In Vox we meet a woman named Jean McClellan, a linguist who knows more than most the importance of language and communication, so when a time arises where a woman’s right to speak freely is taken away, she is left in despair, particularly for her young daughter’s future. For a while she has witnessed the negative ways in which the world is changing, and the way in which women are oppressed increasing. And it has now escalated to the point where women and girls are forced to wear wristbands which count the number of words they speak. Only 100 words are allowed each day, and anymore results in the wearer being subjected to volts of electricity being passed through their bodies. This alone is alarming enough, as women everywhere are silenced, but to add to the horror, other rights are taken away. Women are forced out of work, and have their access to bank accounts and passports taken away. Having seen this world change and previously feeling powerless to help, Jean must now do all she can to reclaim her voice, her daughters and that of women around the world. This was an interesting concept and one which had me hooked from the opening chapters.

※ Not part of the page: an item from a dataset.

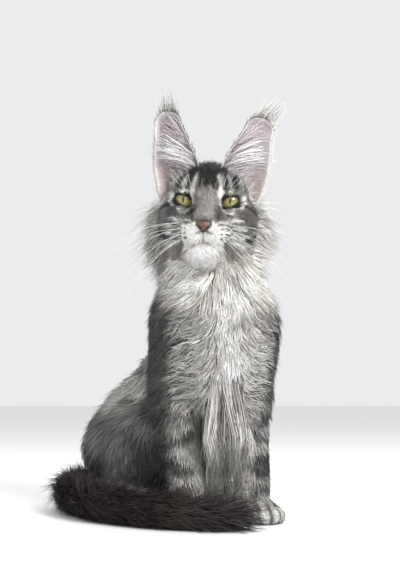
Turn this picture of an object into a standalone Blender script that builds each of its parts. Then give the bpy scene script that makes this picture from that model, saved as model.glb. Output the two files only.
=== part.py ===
"""A young Maine Coon cat, sitting upright with its tail laid round its feet, as a life-size museum model.

Metres, +Z up. The cat faces -Y, its left side is towards +X. It sits on the plane z = 0.
The body is one smooth form of overlapping masses, parted by thin cuts. Locks of the long coat are fused on.
"""

import math
import random

import bmesh
import bpy
import numpy as np
from mathutils import Euler, Matrix, Vector
from mathutils.bvhtree import BVHTree

# The collection of the cat's nodes
CAT = "maine_coon_cat"

# Gaps between nodes
GAP = 0.0003
HALF_GAP = GAP / 2
# Edges under this length are closed up, and two corners that meet are parted by this much
SLIVER = 0.000003
PINCH_GAP = 0.00008

# Head: its frame starts midway between the eyeballs, nose towards local -Y
HEAD_AT = Vector((-0.0054, -0.021, 0.2998))
HEAD_PITCH = math.radians(7)
HEAD_ROLL = math.radians(3)
HEAD_YAW = math.radians(-4)
EYE_SPREAD = 0.0219
EYE_RADIUS = 0.0102
EYE_SLANT = math.radians(22)
EYE_OPEN_WIDTH = 0.0175
EYE_OPEN_HEIGHT = 0.0092
LID_THICK = 0.0021
EAR_ROOT = Vector((0.0290, 0.018, 0.016))
EAR_TIP_LEFT = Vector((0.0490, 0.012, 0.0815))
EAR_TIP_RIGHT = Vector((-0.0450, 0.012, 0.0850))
EAR_TURN_OUT = math.radians(22)
EAR_THICK = 0.0022
EAR_BELOW_ROOT = 0.32
# Half the ear's width at each share of its height above the root
EAR_HALF_WIDTHS = [
    (-0.32, 0.0225),
    (0.00, 0.0242),
    (0.30, 0.0236),
    (0.50, 0.0198),
    (0.73, 0.0150),
    (0.89, 0.0114),
    (0.96, 0.0076),
    (1.00, 0.0030),
]
# The lips' line on one side of the muzzle: across and up, in the head's frame
MOUTH_LINE = [
    (0.0000, -0.0310),
    (0.0000, -0.0372),
    (0.0035, -0.0400),
    (0.0080, -0.0422),
    (0.0125, -0.0440),
    (0.0160, -0.0444),
]
MOUTH_GROOVE = 0.0010

# Where the body is parted: a point on each plane, and the plane's outward normal
NECK_TOP = (Vector((-0.004, 0.014, 0.250)), Vector((0, -0.55, 0.83)))
NECK_BASE = (Vector((-0.002, 0.030, 0.216)), Vector((0, -0.36, 0.93)))
ARMPIT_LEFT = (Vector((0.040, 0.030, 0.110)), Vector((-0.42, 0, 0.90)))
ARMPIT_RIGHT = (Vector((-0.036, 0.020, 0.110)), Vector((0.42, 0, 0.90)))
BETWEEN_FORELEGS = Vector((0.009, 0, 0))
BEHIND_LEFT_FORELEG = (Vector((0.040, 0.064, 0.060)), Vector((0, 1, 0)))
BEHIND_RIGHT_FORELEG = (Vector((0, 0.052, 0)), Vector((0, 1, 0)))
BEFORE_RIGHT_KNEE = (Vector((-0.0460, 0.0250, 0.060)), Vector((-0.80, 0.60, 0)))
HAUNCH_INSIDE = 0.024
HAUNCH_TOP = 0.118
WRIST_HEIGHT = 0.029
HINDPAW_LENGTH = 0.016
HOCK_HEIGHT = 0.046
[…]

Given current events and in particular the rise of the ‘Me Too’ movement Vox is a timely read and one which presents a cautionary dystopian tale for a modern era. And the premise for this novel was one I found intriguing and it was a book I finished in only a couple of sittings. There was a tension to the story as Jean tries to get to the bottom of the sinister goings on that surround her in order to reclaim her voice, in a world in which she has become even more restricted. We also see how the restrictions on Jean and her daughter impact her relationship with her husband and sons, as well as family friends as families and neighbourhoods are torn apart. There is a simmering resentment in the household as Jean feels more and more distant from her husband, as she struggles to comfort and nurture their daughter in a frightening world with issues beyond her comprehension. The suspense builds as Jean ventures into dangerous territory, and events spiral further out of control. And with its disturbing themes it was a book that kept my attention to the end, and made for a thought provoking read.

Vox is an enjoyable, compelling book and a dystopian read which feels particularly relevant in an era in which women are fighting more than ever to get their voices heard, a book which leaves the reader with plenty to think about long after you turn the final page.